Print the data exactly as it is given, please.

[Extracted records]
━━━━━━━━━━━━━━━━━━━━━━━━━━━━━━
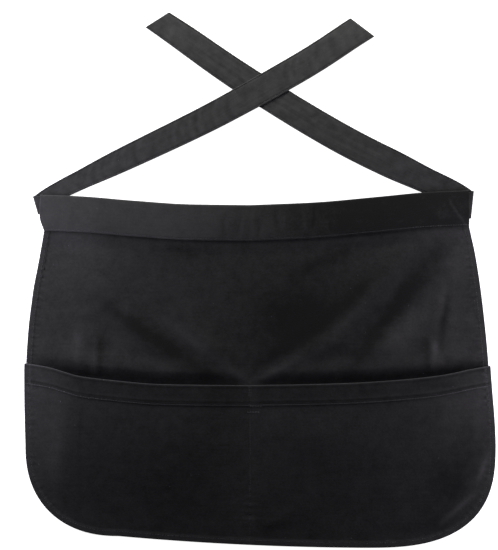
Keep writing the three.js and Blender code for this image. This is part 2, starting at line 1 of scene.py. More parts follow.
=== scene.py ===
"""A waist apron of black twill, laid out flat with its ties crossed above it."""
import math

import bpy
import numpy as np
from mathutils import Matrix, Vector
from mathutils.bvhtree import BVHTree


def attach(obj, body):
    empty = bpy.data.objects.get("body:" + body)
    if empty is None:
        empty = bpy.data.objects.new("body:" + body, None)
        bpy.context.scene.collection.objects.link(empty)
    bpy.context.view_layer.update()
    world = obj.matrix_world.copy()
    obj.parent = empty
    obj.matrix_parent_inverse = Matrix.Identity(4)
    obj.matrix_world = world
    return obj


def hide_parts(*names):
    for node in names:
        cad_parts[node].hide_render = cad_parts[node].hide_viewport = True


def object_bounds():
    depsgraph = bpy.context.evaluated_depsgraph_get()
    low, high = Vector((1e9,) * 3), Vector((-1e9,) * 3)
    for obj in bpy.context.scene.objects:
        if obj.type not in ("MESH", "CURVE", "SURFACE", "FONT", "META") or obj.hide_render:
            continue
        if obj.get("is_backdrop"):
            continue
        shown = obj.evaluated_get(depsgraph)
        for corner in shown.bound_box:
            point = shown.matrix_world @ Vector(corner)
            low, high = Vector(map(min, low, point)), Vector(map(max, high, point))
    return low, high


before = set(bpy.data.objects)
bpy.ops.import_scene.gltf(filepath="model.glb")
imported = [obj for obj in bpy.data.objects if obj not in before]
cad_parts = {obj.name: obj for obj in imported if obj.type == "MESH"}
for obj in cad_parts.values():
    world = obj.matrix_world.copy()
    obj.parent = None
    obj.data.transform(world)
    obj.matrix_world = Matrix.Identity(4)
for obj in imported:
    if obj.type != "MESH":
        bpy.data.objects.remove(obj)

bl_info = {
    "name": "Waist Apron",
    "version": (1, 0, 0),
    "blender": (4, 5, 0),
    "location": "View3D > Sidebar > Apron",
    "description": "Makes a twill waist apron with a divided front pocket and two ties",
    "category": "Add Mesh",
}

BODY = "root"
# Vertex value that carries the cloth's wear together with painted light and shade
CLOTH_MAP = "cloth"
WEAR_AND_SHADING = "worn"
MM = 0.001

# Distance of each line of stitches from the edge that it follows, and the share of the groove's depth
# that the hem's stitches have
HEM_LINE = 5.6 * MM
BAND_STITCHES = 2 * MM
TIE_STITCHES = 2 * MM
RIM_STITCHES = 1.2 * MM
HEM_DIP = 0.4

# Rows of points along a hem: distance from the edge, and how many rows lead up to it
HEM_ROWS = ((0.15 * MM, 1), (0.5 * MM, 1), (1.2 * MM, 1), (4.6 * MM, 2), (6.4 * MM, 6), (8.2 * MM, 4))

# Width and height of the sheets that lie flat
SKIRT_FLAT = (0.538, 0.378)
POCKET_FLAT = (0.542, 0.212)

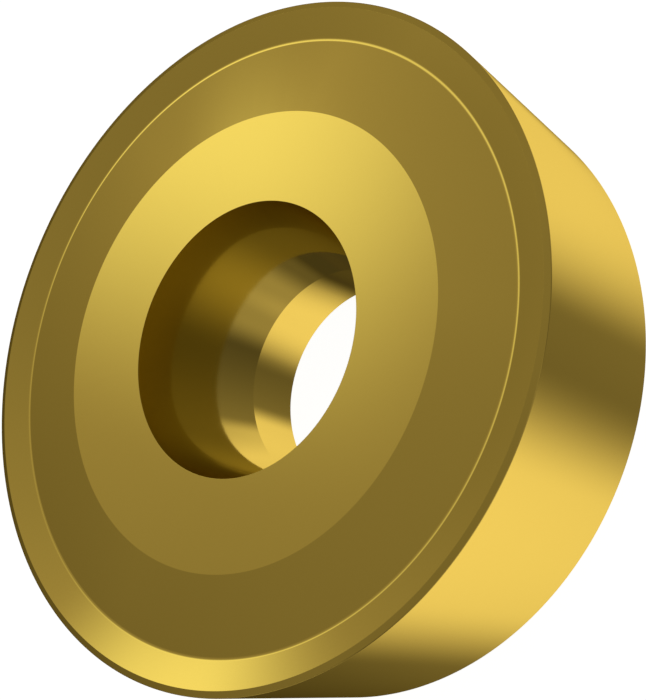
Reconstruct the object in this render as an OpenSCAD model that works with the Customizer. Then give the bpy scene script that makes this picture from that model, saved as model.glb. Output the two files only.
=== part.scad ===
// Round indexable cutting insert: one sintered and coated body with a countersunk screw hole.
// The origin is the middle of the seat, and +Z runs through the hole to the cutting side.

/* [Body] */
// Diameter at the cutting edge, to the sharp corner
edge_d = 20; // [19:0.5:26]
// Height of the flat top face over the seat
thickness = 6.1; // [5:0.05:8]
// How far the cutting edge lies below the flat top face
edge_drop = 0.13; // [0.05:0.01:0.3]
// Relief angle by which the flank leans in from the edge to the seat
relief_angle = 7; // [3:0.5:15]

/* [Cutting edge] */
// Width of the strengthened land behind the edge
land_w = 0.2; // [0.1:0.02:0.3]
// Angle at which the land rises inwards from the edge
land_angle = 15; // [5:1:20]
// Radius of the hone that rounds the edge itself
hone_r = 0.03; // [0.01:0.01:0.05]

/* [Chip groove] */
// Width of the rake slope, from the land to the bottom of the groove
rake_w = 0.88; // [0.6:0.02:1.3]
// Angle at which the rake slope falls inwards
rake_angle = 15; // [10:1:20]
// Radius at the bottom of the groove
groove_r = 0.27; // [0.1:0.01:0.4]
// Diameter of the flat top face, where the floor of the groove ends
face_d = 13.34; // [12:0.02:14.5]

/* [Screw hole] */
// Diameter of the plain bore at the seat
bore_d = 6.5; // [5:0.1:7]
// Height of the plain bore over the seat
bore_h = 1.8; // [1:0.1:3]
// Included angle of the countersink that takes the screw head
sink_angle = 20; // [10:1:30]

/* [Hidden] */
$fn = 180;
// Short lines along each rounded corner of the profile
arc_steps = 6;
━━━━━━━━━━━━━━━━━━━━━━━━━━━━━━
FULL ANSWER:
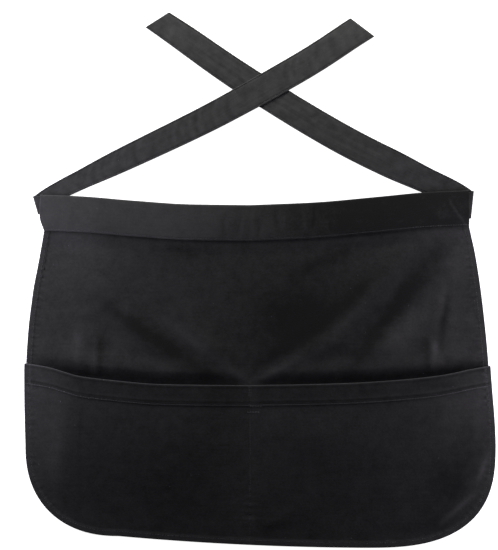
Keep writing the three.js and Blender code for this image. This is part 2, starting at line 1 of scene.py. More parts follow.
=== scene.py ===
"""A waist apron of black twill, laid out flat with its ties crossed above it."""
import math

import bpy
import numpy as np
from mathutils import Matrix, Vector
from mathutils.bvhtree import BVHTree


def attach(obj, body):
    empty = bpy.data.objects.get("body:" + body)
    if empty is None:
        empty = bpy.data.objects.new("body:" + body, None)
        bpy.context.scene.collection.objects.link(empty)
    bpy.context.view_layer.update()
    world = obj.matrix_world.copy()
    obj.parent = empty
    obj.matrix_parent_inverse = Matrix.Identity(4)
    obj.matrix_world = world
    return obj


def hide_parts(*names):
    for node in names:
        cad_parts[node].hide_render = cad_parts[node].hide_viewport = True


def object_bounds():
    depsgraph = bpy.context.evaluated_depsgraph_get()
    low, high = Vector((1e9,) * 3), Vector((-1e9,) * 3)
    for obj in bpy.context.scene.objects:
        if obj.type not in ("MESH", "CURVE", "SURFACE", "FONT", "META") or obj.hide_render:
            continue
        if obj.get("is_backdrop"):
            continue
        shown = obj.evaluated_get(depsgraph)
        for corner in shown.bound_box:
            point = shown.matrix_world @ Vector(corner)
            low, high = Vector(map(min, low, point)), Vector(map(max, high, point))
    return low, high


before = set(bpy.data.objects)
bpy.ops.import_scene.gltf(filepath="model.glb")
imported = [obj for obj in bpy.data.objects if obj not in before]
cad_parts = {obj.name: obj for obj in imported if obj.type == "MESH"}
for obj in cad_parts.values():
    world = obj.matrix_world.copy()
    obj.parent = None
    obj.data.transform(world)
    obj.matrix_world = Matrix.Identity(4)
for obj in imported:
    if obj.type != "MESH":
        bpy.data.objects.remove(obj)

bl_info = {
    "name": "Waist Apron",
    "version": (1, 0, 0),
    "blender": (4, 5, 0),
    "location": "View3D > Sidebar > Apron",
    "description": "Makes a twill waist apron with a divided front pocket and two ties",
    "category": "Add Mesh",
}

BODY = "root"
# Vertex value that carries the cloth's wear together with painted light and shade
CLOTH_MAP = "cloth"
WEAR_AND_SHADING = "worn"
MM = 0.001

# Distance of each line of stitches from the edge that it follows, and the share of the groove's depth
# that the hem's stitches have
HEM_LINE = 5.6 * MM
BAND_STITCHES = 2 * MM
TIE_STITCHES = 2 * MM
RIM_STITCHES = 1.2 * MM
HEM_DIP = 0.4

# Rows of points along a hem: distance from the edge, and how many rows lead up to it
HEM_ROWS = ((0.15 * MM, 1), (0.5 * MM, 1), (1.2 * MM, 1), (4.6 * MM, 2), (6.4 * MM, 6), (8.2 * MM, 4))

# Width and height of the sheets that lie flat
SKIRT_FLAT = (0.538, 0.378)
POCKET_FLAT = (0.542, 0.212)

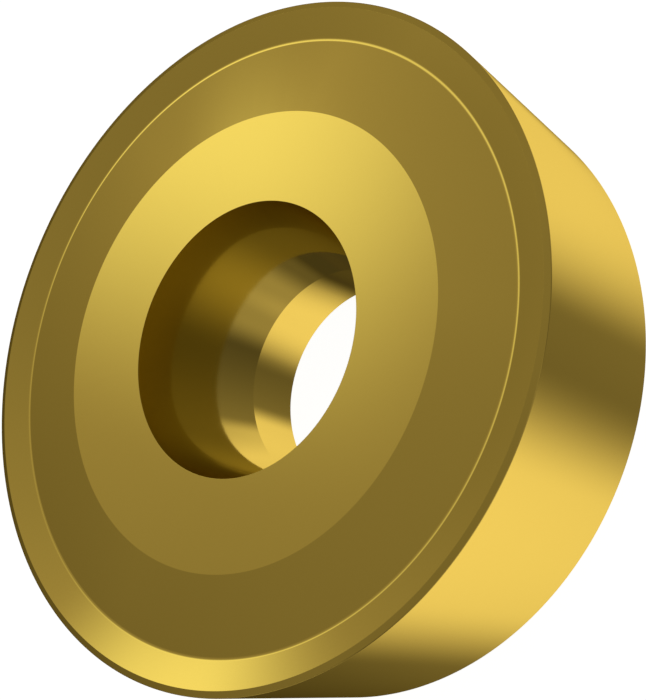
Reconstruct the object in this render as an OpenSCAD model that works with the Customizer. Then give the bpy scene script that makes this picture from that model, saved as model.glb. Output the two files only.
=== part.scad ===
// Round indexable cutting insert: one sintered and coated body with a countersunk screw hole.
// The origin is the middle of the seat, and +Z runs through the hole to the cutting side.

/* [Body] */
// Diameter at the cutting edge, to the sharp corner
edge_d = 20; // [19:0.5:26]
// Height of the flat top face over the seat
thickness = 6.1; // [5:0.05:8]
// How far the cutting edge lies below the flat top face
edge_drop = 0.13; // [0.05:0.01:0.3]
// Relief angle by which the flank leans in from the edge to the seat
relief_angle = 7; // [3:0.5:15]

/* [Cutting edge] */
// Width of the strengthened land behind the edge
land_w = 0.2; // [0.1:0.02:0.3]
// Angle at which the land rises inwards from the edge
land_angle = 15; // [5:1:20]
// Radius of the hone that rounds the edge itself
hone_r = 0.03; // [0.01:0.01:0.05]

/* [Chip groove] */
// Width of the rake slope, from the land to the bottom of the groove
rake_w = 0.88; // [0.6:0.02:1.3]
// Angle at which the rake slope falls inwards
rake_angle = 15; // [10:1:20]
// Radius at the bottom of the groove
groove_r = 0.27; // [0.1:0.01:0.4]
// Diameter of the flat top face, where the floor of the groove ends
face_d = 13.34; // [12:0.02:14.5]

/* [Screw hole] */
// Diameter of the plain bore at the seat
bore_d = 6.5; // [5:0.1:7]
// Height of the plain bore over the seat
bore_h = 1.8; // [1:0.1:3]
// Included angle of the countersink that takes the screw head
sink_angle = 20; // [10:1:30]

/* [Hidden] */
$fn = 180;
// Short lines along each rounded corner of the profile
arc_steps = 6;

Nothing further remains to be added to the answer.